▶ **Exercise objective**
Repeat only the lines running from the beginning of the material through the line that contains "the keyhole's rim.".

▶ **Material provided**

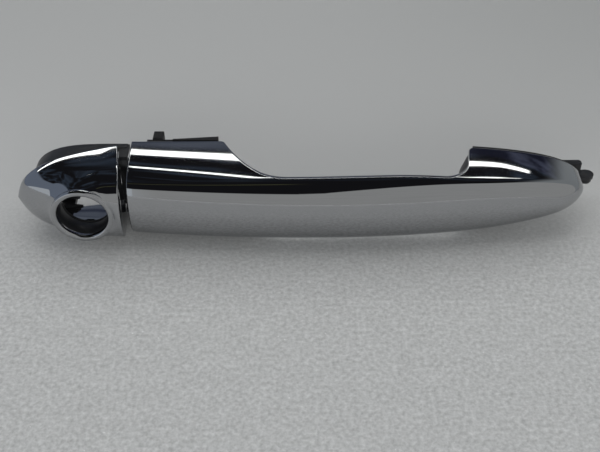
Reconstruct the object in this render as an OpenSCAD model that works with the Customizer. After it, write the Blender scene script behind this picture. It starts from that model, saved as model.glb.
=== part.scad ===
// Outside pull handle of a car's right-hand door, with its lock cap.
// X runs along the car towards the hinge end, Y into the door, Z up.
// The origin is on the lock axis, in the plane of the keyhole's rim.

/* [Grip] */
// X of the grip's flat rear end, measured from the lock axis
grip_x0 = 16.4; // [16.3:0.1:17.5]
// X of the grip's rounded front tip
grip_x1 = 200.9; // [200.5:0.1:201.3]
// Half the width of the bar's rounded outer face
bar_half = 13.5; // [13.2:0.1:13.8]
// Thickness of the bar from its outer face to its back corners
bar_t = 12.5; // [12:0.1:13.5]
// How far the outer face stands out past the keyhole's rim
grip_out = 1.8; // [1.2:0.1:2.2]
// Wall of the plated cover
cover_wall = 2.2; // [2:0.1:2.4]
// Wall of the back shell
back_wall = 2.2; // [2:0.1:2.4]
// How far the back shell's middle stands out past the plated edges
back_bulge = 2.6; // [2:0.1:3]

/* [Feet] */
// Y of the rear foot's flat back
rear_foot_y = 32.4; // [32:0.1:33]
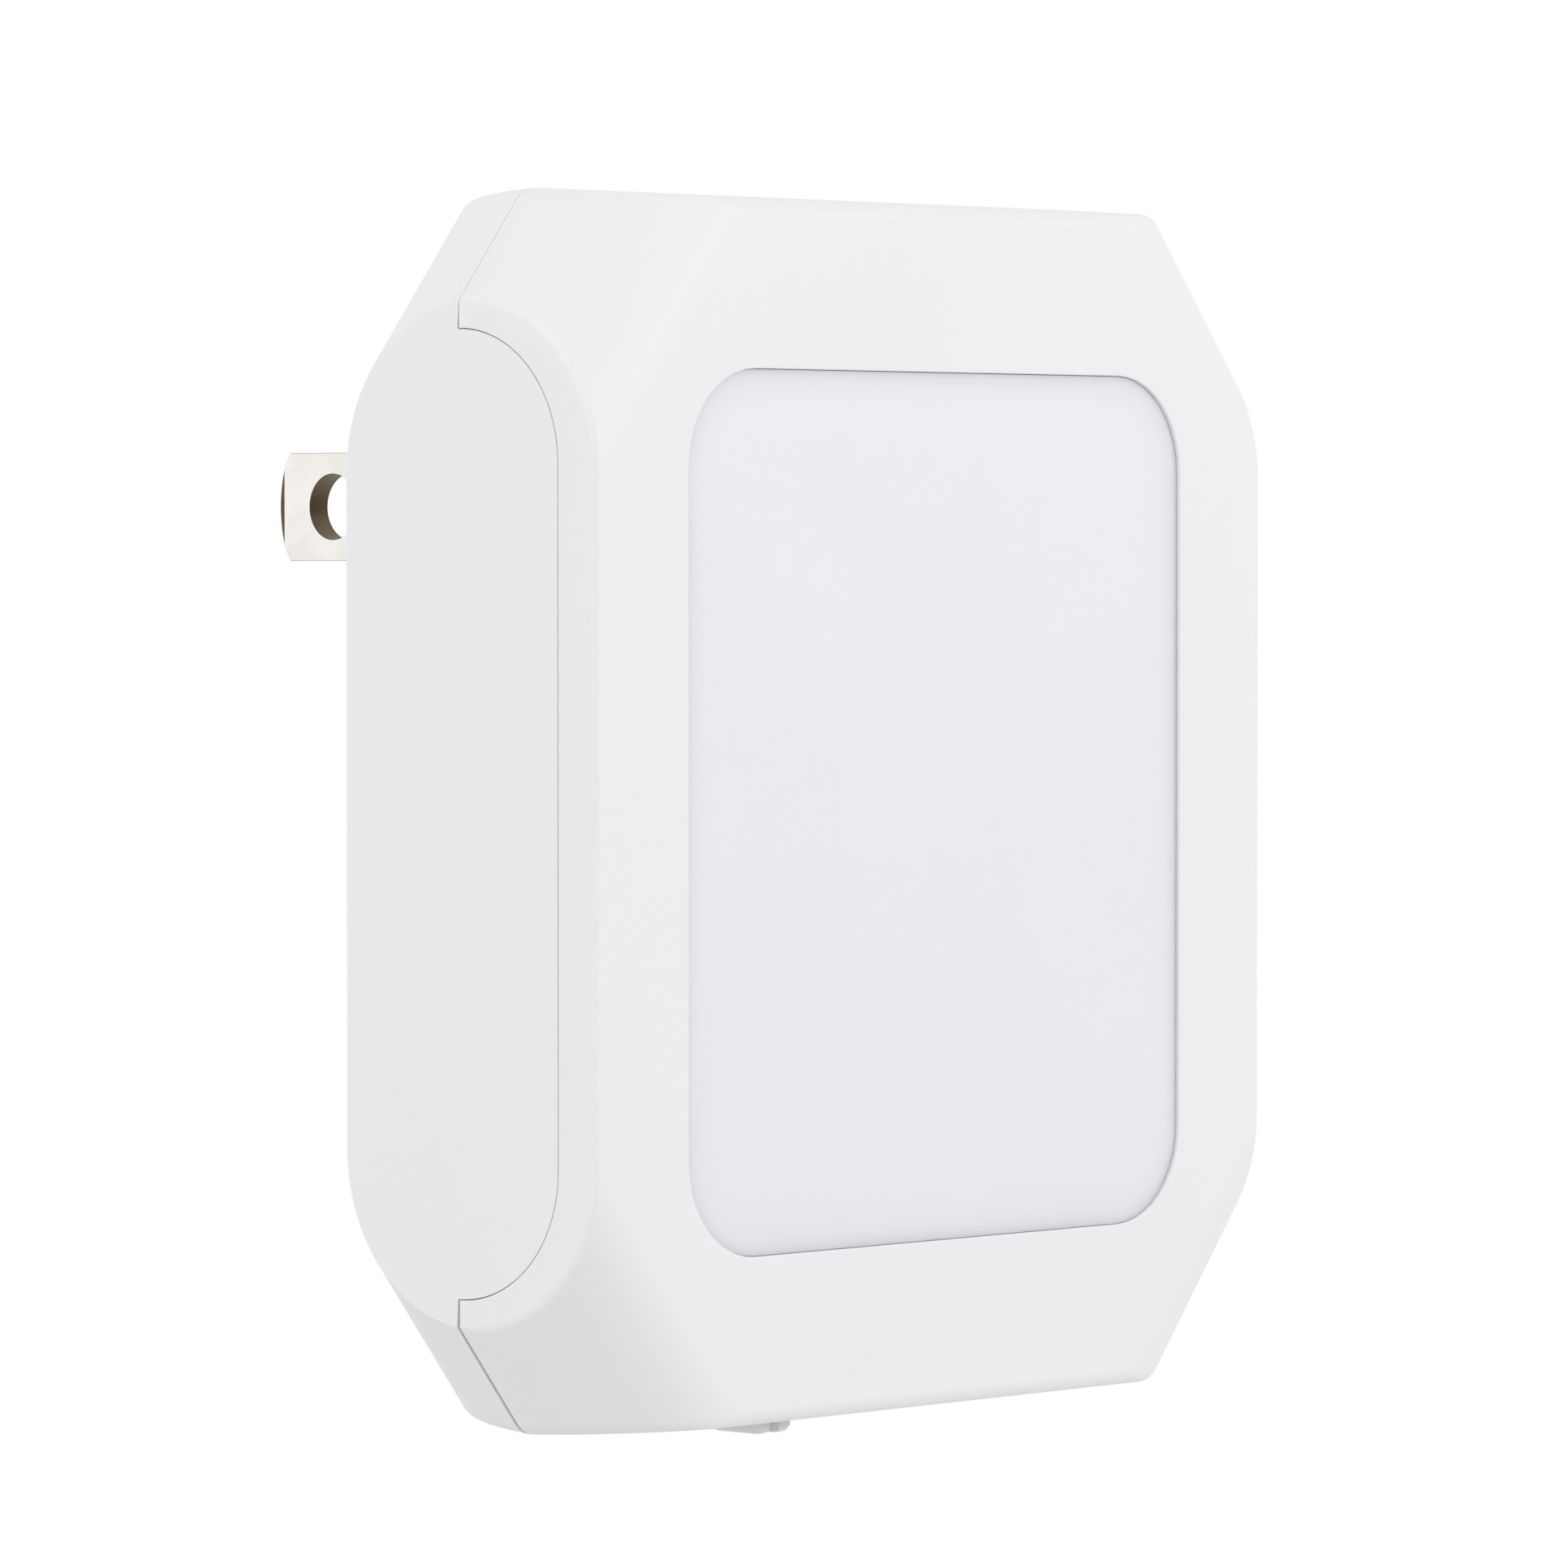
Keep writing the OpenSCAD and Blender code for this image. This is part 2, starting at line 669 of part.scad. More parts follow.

▶ **Result of this task**
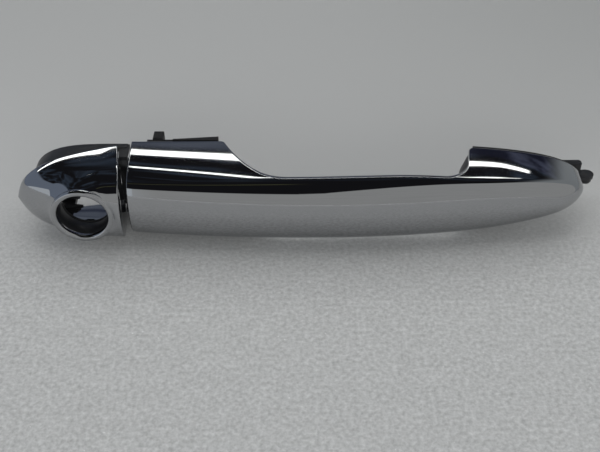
Reconstruct the object in this render as an OpenSCAD model that works with the Customizer. After it, write the Blender scene script behind this picture. It starts from that model, saved as model.glb.
=== part.scad ===
// Outside pull handle of a car's right-hand door, with its lock cap.
// X runs along the car towards the hinge end, Y into the door, Z up.
// The origin is on the lock axis, in the plane of the keyhole's rim.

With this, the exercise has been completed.